▸ STATED GOAL:
Copy the first line of the material below and every later line through the line containing "petal_count = 9; // [7:1:11]", without any other output.

▸ STORED DATA:
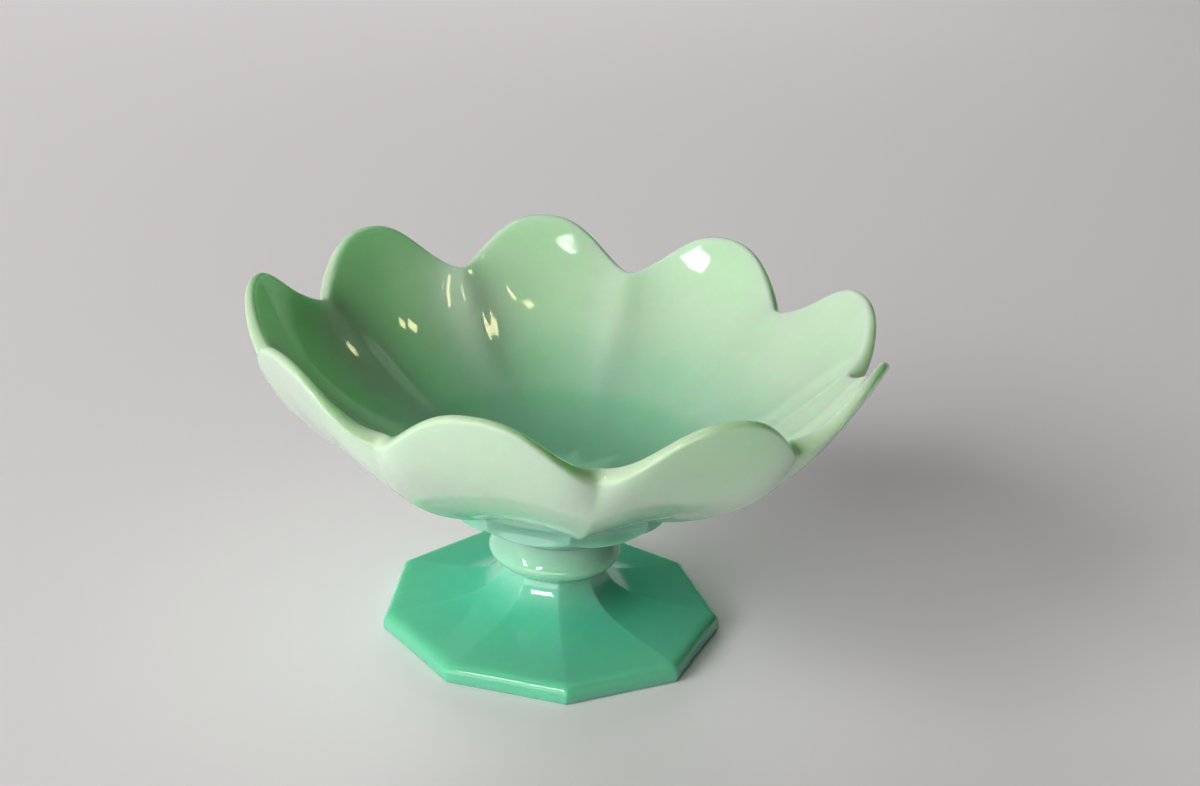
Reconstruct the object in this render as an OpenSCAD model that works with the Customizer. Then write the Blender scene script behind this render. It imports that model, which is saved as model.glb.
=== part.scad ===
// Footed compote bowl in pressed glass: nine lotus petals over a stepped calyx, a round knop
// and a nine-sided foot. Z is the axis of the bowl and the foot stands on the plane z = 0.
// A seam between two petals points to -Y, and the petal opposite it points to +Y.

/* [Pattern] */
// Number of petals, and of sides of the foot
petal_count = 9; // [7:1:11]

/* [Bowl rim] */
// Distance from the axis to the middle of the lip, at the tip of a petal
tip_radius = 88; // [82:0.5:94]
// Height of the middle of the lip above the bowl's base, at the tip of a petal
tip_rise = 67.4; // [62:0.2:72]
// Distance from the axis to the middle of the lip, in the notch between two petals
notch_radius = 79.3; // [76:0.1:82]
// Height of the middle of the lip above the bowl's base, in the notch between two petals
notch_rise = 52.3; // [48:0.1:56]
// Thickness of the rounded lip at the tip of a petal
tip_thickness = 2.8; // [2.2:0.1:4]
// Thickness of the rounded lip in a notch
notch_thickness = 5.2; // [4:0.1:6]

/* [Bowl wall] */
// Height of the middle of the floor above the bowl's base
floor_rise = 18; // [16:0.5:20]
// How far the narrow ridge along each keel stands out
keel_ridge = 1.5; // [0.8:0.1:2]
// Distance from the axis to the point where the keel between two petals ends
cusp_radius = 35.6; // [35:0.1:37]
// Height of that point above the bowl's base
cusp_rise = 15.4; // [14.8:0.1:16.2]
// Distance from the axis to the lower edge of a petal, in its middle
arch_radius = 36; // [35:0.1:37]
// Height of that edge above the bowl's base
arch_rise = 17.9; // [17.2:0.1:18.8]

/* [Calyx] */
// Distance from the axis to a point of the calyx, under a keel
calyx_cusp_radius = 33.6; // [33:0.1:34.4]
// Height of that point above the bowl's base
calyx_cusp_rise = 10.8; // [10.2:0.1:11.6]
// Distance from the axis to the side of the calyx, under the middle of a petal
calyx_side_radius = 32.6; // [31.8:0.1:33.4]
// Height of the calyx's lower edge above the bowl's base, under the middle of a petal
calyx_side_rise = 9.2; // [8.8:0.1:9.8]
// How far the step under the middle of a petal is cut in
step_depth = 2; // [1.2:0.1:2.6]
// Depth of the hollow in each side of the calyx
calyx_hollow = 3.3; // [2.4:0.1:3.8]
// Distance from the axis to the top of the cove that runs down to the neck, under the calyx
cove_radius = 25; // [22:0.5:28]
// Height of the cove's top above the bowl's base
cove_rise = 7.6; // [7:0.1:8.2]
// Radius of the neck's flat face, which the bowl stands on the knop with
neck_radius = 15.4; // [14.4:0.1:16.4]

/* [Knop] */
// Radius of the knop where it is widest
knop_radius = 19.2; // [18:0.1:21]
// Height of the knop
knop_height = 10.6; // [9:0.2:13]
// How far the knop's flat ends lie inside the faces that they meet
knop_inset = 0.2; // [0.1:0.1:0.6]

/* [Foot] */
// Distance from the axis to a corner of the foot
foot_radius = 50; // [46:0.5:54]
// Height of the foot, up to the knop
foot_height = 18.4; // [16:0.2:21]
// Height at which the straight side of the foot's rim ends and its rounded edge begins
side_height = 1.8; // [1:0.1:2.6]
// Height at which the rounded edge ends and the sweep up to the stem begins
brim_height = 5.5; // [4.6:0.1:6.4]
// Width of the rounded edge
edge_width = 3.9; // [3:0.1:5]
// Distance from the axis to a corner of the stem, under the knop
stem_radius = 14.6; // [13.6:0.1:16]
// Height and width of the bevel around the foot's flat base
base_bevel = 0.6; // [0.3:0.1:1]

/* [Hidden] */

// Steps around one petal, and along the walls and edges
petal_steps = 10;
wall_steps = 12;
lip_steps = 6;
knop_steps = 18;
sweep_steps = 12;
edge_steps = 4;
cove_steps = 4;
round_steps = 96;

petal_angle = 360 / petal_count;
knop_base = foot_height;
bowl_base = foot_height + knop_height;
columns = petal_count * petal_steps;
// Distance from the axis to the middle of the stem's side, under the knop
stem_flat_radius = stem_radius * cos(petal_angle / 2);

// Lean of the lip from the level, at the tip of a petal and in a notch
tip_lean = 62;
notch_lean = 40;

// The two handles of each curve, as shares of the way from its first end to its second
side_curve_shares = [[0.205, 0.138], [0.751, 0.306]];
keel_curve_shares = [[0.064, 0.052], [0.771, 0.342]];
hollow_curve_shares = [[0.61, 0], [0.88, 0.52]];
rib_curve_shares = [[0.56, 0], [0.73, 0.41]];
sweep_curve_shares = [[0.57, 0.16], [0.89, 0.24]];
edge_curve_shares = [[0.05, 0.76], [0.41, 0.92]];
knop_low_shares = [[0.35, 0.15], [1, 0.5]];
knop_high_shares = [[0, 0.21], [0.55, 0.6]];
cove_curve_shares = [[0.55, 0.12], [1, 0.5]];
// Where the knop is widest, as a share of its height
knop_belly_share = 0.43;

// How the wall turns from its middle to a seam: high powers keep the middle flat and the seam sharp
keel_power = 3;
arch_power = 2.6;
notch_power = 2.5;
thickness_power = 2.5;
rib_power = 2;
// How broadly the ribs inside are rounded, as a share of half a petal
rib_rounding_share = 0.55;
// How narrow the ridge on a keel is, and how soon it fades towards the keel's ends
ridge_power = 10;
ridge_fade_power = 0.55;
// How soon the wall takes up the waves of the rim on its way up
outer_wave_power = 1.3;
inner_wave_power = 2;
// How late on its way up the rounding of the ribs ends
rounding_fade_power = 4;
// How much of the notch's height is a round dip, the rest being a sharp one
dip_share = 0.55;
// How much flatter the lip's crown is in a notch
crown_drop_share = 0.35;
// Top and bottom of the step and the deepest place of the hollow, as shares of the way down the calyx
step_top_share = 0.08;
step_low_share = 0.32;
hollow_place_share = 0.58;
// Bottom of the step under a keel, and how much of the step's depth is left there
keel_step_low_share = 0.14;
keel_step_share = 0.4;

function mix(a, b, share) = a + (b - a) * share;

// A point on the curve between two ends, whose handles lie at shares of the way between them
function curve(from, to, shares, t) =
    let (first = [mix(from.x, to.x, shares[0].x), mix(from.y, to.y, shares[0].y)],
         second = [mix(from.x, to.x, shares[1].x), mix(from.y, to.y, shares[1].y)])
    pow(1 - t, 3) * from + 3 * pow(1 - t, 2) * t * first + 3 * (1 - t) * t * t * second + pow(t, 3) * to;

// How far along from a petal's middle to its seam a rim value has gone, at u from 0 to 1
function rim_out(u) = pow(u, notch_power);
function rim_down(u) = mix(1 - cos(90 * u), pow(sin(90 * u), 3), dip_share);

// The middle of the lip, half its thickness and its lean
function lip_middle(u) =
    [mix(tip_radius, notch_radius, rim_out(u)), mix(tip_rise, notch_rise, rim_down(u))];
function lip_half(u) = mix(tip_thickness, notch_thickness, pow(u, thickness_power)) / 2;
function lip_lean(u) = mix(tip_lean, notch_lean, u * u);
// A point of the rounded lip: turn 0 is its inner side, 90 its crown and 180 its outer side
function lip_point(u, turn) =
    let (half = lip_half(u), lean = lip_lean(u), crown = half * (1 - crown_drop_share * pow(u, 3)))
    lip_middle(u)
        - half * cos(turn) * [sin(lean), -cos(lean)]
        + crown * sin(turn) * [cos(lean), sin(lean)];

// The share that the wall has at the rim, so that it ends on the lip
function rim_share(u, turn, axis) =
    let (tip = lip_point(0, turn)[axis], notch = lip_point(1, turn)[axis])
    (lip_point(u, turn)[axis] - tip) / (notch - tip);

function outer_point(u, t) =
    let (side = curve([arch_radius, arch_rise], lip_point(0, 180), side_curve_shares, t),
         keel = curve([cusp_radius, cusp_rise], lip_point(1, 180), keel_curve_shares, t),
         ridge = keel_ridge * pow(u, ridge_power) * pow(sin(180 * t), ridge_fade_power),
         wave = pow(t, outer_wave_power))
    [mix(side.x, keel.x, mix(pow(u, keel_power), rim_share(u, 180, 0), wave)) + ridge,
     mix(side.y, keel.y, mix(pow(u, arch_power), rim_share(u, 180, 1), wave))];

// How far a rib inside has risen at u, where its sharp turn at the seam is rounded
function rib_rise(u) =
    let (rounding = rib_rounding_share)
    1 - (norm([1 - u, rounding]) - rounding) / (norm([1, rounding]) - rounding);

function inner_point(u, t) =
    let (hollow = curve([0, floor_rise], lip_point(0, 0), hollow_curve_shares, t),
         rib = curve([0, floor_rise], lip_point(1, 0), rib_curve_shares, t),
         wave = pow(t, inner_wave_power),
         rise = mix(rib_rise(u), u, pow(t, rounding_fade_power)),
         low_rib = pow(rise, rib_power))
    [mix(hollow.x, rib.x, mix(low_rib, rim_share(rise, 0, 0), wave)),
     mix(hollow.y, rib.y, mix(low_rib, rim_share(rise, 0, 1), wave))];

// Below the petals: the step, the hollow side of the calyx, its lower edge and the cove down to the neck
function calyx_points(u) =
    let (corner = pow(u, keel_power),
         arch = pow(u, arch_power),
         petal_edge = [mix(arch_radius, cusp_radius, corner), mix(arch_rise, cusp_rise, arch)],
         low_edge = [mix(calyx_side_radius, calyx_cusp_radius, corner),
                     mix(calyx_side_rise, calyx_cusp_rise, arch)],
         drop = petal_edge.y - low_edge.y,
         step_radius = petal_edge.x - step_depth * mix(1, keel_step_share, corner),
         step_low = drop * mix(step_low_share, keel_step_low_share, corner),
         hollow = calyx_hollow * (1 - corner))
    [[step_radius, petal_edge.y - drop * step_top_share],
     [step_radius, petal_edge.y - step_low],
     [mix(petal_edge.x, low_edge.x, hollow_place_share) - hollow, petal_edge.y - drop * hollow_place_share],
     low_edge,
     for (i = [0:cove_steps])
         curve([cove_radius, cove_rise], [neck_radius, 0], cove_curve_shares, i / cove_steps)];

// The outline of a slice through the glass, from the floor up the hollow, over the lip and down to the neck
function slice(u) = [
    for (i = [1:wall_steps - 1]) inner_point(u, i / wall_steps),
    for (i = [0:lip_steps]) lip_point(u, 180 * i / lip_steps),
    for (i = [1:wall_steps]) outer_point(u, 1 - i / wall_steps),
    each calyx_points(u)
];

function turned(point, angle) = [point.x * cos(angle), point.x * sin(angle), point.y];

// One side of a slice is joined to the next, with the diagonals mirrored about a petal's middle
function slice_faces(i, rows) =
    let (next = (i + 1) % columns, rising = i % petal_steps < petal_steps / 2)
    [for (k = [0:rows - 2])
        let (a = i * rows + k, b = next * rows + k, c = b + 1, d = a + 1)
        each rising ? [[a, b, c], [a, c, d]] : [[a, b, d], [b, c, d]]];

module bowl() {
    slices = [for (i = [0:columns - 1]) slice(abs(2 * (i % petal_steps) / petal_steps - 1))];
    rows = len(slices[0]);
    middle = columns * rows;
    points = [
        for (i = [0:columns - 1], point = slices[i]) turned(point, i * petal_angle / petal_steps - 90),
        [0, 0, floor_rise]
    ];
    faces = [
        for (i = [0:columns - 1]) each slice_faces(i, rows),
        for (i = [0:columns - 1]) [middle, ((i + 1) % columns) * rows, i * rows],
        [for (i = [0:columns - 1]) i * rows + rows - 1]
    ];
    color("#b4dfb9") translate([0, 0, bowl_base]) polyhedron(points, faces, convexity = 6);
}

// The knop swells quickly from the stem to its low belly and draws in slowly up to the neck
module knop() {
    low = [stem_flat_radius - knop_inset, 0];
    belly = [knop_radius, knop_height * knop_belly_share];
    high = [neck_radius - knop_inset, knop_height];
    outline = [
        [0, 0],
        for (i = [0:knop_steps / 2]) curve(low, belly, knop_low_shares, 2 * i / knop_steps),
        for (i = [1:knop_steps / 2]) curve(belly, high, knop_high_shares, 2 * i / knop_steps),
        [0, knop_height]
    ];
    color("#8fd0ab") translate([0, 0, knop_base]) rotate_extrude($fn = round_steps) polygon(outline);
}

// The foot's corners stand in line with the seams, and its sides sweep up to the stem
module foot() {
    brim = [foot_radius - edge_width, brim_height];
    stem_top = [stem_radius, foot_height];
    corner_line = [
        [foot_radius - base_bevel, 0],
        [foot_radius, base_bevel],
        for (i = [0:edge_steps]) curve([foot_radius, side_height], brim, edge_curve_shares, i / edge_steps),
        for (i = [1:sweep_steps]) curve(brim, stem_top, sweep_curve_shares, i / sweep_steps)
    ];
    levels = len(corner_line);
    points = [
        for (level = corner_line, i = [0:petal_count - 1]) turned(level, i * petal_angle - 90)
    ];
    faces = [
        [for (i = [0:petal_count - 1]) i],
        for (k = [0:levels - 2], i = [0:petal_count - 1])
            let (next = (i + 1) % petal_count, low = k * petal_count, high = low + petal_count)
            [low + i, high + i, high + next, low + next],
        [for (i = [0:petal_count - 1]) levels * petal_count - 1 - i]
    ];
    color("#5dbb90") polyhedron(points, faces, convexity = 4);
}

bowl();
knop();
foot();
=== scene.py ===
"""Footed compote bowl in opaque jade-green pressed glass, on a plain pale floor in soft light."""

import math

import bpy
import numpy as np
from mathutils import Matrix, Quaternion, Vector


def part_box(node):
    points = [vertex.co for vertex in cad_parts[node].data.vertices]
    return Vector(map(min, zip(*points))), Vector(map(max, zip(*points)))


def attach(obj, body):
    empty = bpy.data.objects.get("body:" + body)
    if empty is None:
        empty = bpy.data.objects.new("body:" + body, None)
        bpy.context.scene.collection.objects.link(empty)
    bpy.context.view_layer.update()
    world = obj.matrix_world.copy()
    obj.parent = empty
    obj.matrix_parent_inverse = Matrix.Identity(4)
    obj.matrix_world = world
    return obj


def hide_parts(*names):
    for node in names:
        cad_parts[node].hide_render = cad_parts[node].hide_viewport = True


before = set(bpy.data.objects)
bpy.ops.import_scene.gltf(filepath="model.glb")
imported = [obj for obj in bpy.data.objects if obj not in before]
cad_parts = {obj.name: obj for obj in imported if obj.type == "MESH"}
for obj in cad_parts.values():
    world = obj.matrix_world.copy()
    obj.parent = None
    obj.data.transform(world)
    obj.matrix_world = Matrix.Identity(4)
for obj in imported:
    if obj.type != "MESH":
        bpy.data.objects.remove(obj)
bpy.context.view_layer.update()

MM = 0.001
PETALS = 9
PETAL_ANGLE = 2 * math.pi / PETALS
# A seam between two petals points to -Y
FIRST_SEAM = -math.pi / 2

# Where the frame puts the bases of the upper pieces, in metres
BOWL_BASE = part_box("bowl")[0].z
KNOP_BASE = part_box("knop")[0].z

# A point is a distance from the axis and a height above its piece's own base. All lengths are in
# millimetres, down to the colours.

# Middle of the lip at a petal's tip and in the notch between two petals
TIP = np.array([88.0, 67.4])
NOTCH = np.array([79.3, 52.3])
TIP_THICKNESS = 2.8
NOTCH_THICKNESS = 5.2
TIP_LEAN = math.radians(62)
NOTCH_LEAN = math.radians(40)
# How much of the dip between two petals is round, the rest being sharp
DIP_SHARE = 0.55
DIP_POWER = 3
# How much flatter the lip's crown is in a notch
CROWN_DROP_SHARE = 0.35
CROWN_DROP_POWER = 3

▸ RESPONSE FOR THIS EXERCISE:
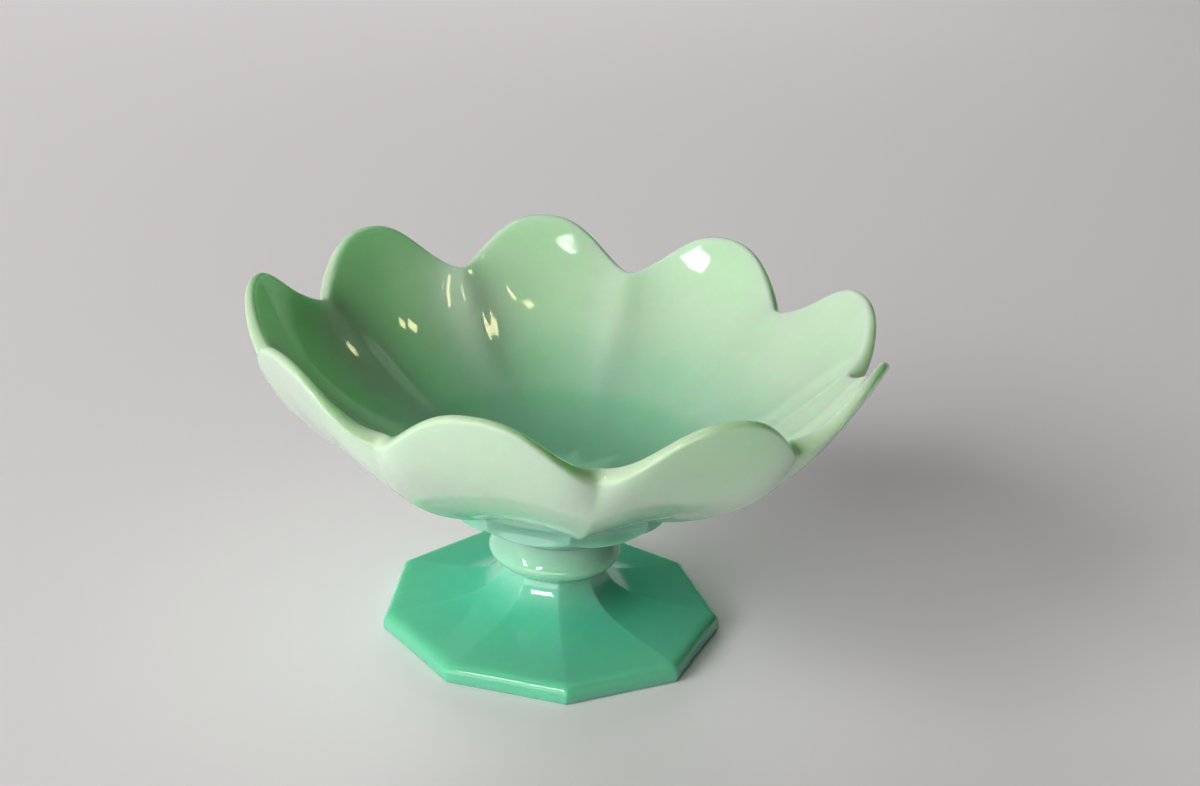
Reconstruct the object in this render as an OpenSCAD model that works with the Customizer. Then write the Blender scene script behind this render. It imports that model, which is saved as model.glb.
=== part.scad ===
// Footed compote bowl in pressed glass: nine lotus petals over a stepped calyx, a round knop
// and a nine-sided foot. Z is the axis of the bowl and the foot stands on the plane z = 0.
// A seam between two petals points to -Y, and the petal opposite it points to +Y.

/* [Pattern] */
// Number of petals, and of sides of the foot
petal_count = 9; // [7:1:11]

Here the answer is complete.